══ Record extracts ══

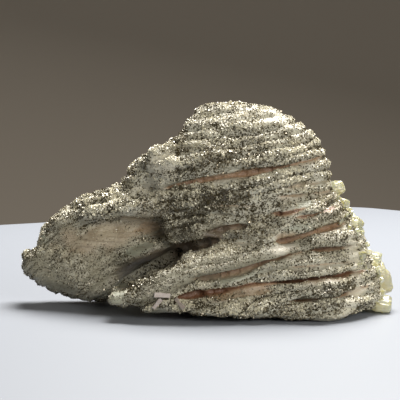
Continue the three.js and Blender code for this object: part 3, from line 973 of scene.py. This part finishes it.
def make_table():
    """A pale table top with round corners. Its far corner is behind the specimen to the right."""
    side, corner_radius, turn, steps = 1500.0, 30.0, math.radians(35), 12
    far_corner = np.array([93.0, 458.0])
    corners = np.array([(-1, -1), (1 - side, -1), (1 - side, 1 - side), (-1, 1 - side)])
    inwards = [(-1, -1), (1, -1), (1, 1), (-1, 1)]
    outline = []
    for quarter, (corner, inward) in enumerate(zip(corners, inwards)):
        centre = corner + corner_radius * np.array(inward)
        for step in range(steps + 1):
            angle = math.pi / 2 * (quarter + step / steps)
            outline.append(centre + corner_radius * np.array([math.cos(angle), math.sin(angle)]))
    rotation = np.array([[math.cos(turn), math.sin(turn)], [-math.sin(turn), math.cos(turn)]])
    outline = np.array(outline) @ rotation + far_corner
    top = [(x, y, 0.0) for x, y in outline]
    staged("table", top, [range(len(top))], stage_finish("table_paint", colour(134, 138, 145), 0.5))


def make_wall():
    """A plain wall well behind the table."""
    reach, foot, height, distance = 4000.0, -800.0, 2600.0, 1600.0
    corners = [(-reach, foot), (reach, foot), (reach, height), (-reach, height)]
    corners = [(x, distance, z) for x, z in corners]
    staged("wall", corners, [(0, 1, 2, 3)], stage_finish("wall_paint", colour(194, 182, 167), 0.9))


def aimed(name, data, place, target):
    """A light or a camera at a place, turned to face another."""
    made = linked(name, data)
    made.location = Vector(place) * MM
    heading = Vector(target) - Vector(place)
    made.rotation_euler = heading.to_track_quat("-Z", "Y").to_euler()
    return made


def softbox(name, place, size, power, tint):
    light = bpy.data.lights.new(name, "AREA")
    light.shape = "RECTANGLE"
    light.size, light.size_y = size[0] * MM, size[1] * MM
    light.energy = power
    light.color = tint
    aimed(name, light, place, LIT_PLACE)


def make_lights():
    """A large soft light over the back, a weaker one in front and a dim room."""
    softbox("window", (150, 350, 730), (560, 420), 22.5, (1.0, 0.98, 0.95))
    softbox("front_fill", (300, -560, 230), (350, 250), 3.2, (1.0, 0.98, 0.94))
    room = bpy.data.worlds.new("room")
    room.use_nodes = True
    glow = room.node_tree.nodes["Background"].inputs
    glow["Color"].default_value = (0.88, 0.86, 0.8, 1)
    glow["Strength"].default_value = 0.12
    bpy.context.scene.world = room


def make_camera():
    camera = bpy.data.cameras.new("camera")
    camera.lens = CAMERA_LENS
    camera.sensor_width = SENSOR_WIDTH
    x, y, z = place = BODY_LOW + CAMERA_STAND
    target = (x, 0, z + y * math.tan(math.radians(CAMERA_FALL)))
    bpy.context.scene.camera = aimed("camera", camera, place, target)


# ---------------------------------------------------------------- the whole

make_camera()
make_lights()
make_table()
make_wall()
bpy.context.scene.view_settings.view_transform = "Standard"
surface = make_body(barite_finish())
make_druse(surface, druse_finish())
clear_yellow = yellow_finish()
make_yellow_crystals(clear_yellow)
make_small_crystals(*surface[:3], clear_yellow)
make_white_laths(*surface[:2], white_finish())
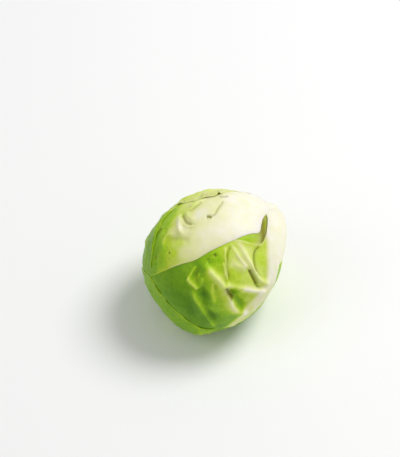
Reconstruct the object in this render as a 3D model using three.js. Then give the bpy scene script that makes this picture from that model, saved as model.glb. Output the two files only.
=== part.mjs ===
// A Brussels sprout: a short cut stem, a packed heart and the leaves wrapped round it, laid on its side.
// Millimetres, +Z up. The stem points to +Y and rises; the sprout rests on a small flat spot at z = 0.
import * as THREE from 'three';

// Driving sizes
const headWidth = 36;        // across the head, square to the stem
const headLength = 41.6;     // from the tip of the head to the foot of the leaves
const stemRise = 19;         // degrees that the stem points above the level
const leafThickness = 0.6;
const leafGap = 0.4;         // clear space between one leaf and the next
const heartGap = 0.6;        // clear space round the heart
const restDepth = 1.1;       // how much of the round underside the flat spot takes away
const restBlend = 5;         // height above the flat spot where the layers follow it
const stemWidth = 12.8;      // across the cut end
const stemLength = 11;       // from the cut end to where it meets the heart
const stemStandout = 0.6;    // cut end past the foot of the leaves
const stemGap = 0.5;         // stem to heart
const leafSettle = 26;       // degrees past a leaf's edge where the leaf below has come up again
const leafCell = 8.5;        // degrees between the points of a leaf's surface
const heartCell = 12;
const footGap = 0.7;         // stem to the foot of every leaf

// Degrees from the stem end where every leaf starts: just outside the stem.
const leafFoot = THREE.MathUtils.radToDeg(Math.asin((stemWidth / 2 + footGap) / (headLength / 2)));

// Where the head is fuller or flatter than a plain egg: degrees from the stem end, degrees around, height, width.
const headSwells = [
  { along: 20, around: 325, height: -1.6, width: 17 },
  { along: 45, around: 111, height: -1.5, width: 16 },
  { along: 88, around: 117, height: -1.3, width: 17 },
  { along: 152, around: 135, height: 1.4, width: 15 },
  { along: 122, around: 293, height: 0.95, width: 25 },
];

// Leaves from the inside out. around: the leaf's middle, in degrees about the stem from straight up.
// rows: [[along, across], [along, across]] for the left and right edge, in degrees from the stem end.
const leaves = [
  { name: 'inner_leaf', around: 45, rows: plainLeaf(148, 62), colour: 0xb7cf6a },
  { name: 'right_leaf', around: 142, rows: plainLeaf(164, 58), colour: 0x9cc242 },
  { name: 'back_leaf', around: 235, rows: plainLeaf(160, 58), colour: 0x93bb3c },
  { name: 'left_leaf', around: 300, rows: plainLeaf(165, 57), colour: 0x8fb63a },
  { name: 'front_leaf', around: 85, colour: 0x86b52e, rows: [
    [[leafFoot, -26], [leafFoot, 4]], [[40, -27], [42, 24]], [[55, -28], [62, 40]], [[61, -36], [78, 48]],
    [[67, -54], [94, 52]], [[82, -67], [110, 53]], [[102, -73], [126, 51]], [[126, -72], [142, 48]],
    [[150, -68], [158, 41]], [[174, -60], [174, 31]], [[194, -46], [190, 16]], [[205, -30], [203, -8]],
  ] },
  { name: 'cap_leaf', around: 345, colour: 0xe4e8bd, rows: [
    [[leafFoot, -22], [leafFoot, 20]], [[31, -33], [29, 33]], [[46, -43], [42, 45]], [[65, -50], [60, 43]],
    [[85, -53], [80, 41]], [[105, -52], [100, 35]], [[122, -48], [115, 29]], [[138, -42], [127, 18]],
    [[150, -33], [138, 3]], [[157, -22], [149, -10]],
  ] },
  { name: 'top_leaf', around: 275, colour: 0xa7c653, rows: [
    [[leafFoot, -16], [leafFoot, 16]], [[36, -32], [30, 47]], [[50, -42], [46, 51]], [[64, -46], [60, 51]],
    [[78, -47], [71, 46]], [[92, -46], [80, 39]], [[104, -44], [92, 40]], [[116, -40], [106, 39]],
    [[128, -34], [120, 40]], [[140, -25], [134, 39]], [[150, -13], [148, 34]], [[158, 2], [159, 25]],
  ] },
  { name: 'under_leaf', around: 185, colour: 0x7fae32, rows: [
    [[leafFoot, -16], [leafFoot, 16]], [[45, -40], [45, 42]], [[75, -52], [75, 54]], [[110, -55], [110, 56]],
    [[138, -54], [140, 54]], [[160, -50], [165, 49]], [[172, -42], [185, 42]], [[183, -30], [198, 33]],
    [[194, -17], [207, 20]], [[201, -4], [205, 8]],
  ] },
];

const rad = THREE.MathUtils.degToRad;
const toStem = new THREE.Vector3(0, Math.cos(rad(stemRise)), Math.sin(rad(stemRise)));
const acrossUp = new THREE.Vector3(0, -Math.sin(rad(stemRise)), Math.cos(rad(stemRise)));
const acrossSide = new THREE.Vector3(1, 0, 0);
const centreHeight = Math.hypot(headWidth / 2 * Math.cos(rad(stemRise)),
  headLength / 2 * Math.sin(rad(stemRise))) - restDepth;

// The edge rows of a leaf that is the same on both sides.
function plainLeaf(reach, spread) {
  return [[leafFoot, 16], [38, 0.7 * spread], [62, 0.95 * spread], [88, spread], [112, 0.94 * spread],
    [134, 0.72 * spread], [reach, 0.24 * spread]].map(([along, half]) => [[along, -half], [along, half]]);
}

// Direction from the middle of the head for a place on a leaf: along from the stem end, across from its middle.
function direction(around, along, across) {
  const [a, u, v] = [around, along, across].map(rad);
  const out = acrossUp.clone().multiplyScalar(Math.cos(a)).addScaledVector(acrossSide, Math.sin(a));
  const side = acrossUp.clone().multiplyScalar(-Math.sin(a)).addScaledVector(acrossSide, Math.cos(a));
  return toStem.clone().multiplyScalar(Math.cos(v) * Math.cos(u))
    .addScaledVector(out, Math.cos(v) * Math.sin(u)).addScaledVector(side, Math.sin(v));
}

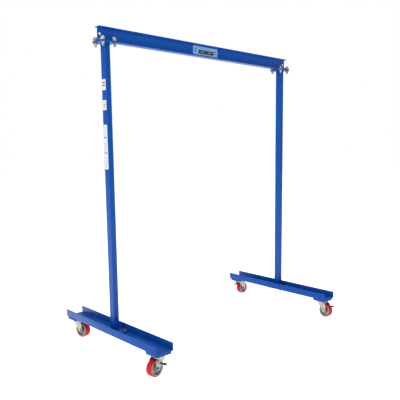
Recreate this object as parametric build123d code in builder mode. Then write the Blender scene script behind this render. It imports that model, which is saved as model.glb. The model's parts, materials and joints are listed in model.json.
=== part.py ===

═══

# [Request]
Above are the records; from them, give again exactly the lines from the one containing "Reconstruct the object" through the one containing "const leafFoot = THREE.MathUtils.radToDeg(Math.asin((stemWidth", both included.

# [Full output]
Reconstruct the object in this render as a 3D model using three.js. Then give the bpy scene script that makes this picture from that model, saved as model.glb. Output the two files only.
=== part.mjs ===
// A Brussels sprout: a short cut stem, a packed heart and the leaves wrapped round it, laid on its side.
// Millimetres, +Z up. The stem points to +Y and rises; the sprout rests on a small flat spot at z = 0.
import * as THREE from 'three';

// Driving sizes
const headWidth = 36;        // across the head, square to the stem
const headLength = 41.6;     // from the tip of the head to the foot of the leaves
const stemRise = 19;         // degrees that the stem points above the level
const leafThickness = 0.6;
const leafGap = 0.4;         // clear space between one leaf and the next
const heartGap = 0.6;        // clear space round the heart
const restDepth = 1.1;       // how much of the round underside the flat spot takes away
const restBlend = 5;         // height above the flat spot where the layers follow it
const stemWidth = 12.8;      // across the cut end
const stemLength = 11;       // from the cut end to where it meets the heart
const stemStandout = 0.6;    // cut end past the foot of the leaves
const stemGap = 0.5;         // stem to heart
const leafSettle = 26;       // degrees past a leaf's edge where the leaf below has come up again
const leafCell = 8.5;        // degrees between the points of a leaf's surface
const heartCell = 12;
const footGap = 0.7;         // stem to the foot of every leaf

// Degrees from the stem end where every leaf starts: just outside the stem.
const leafFoot = THREE.MathUtils.radToDeg(Math.asin((stemWidth / 2 + footGap) / (headLength / 2)));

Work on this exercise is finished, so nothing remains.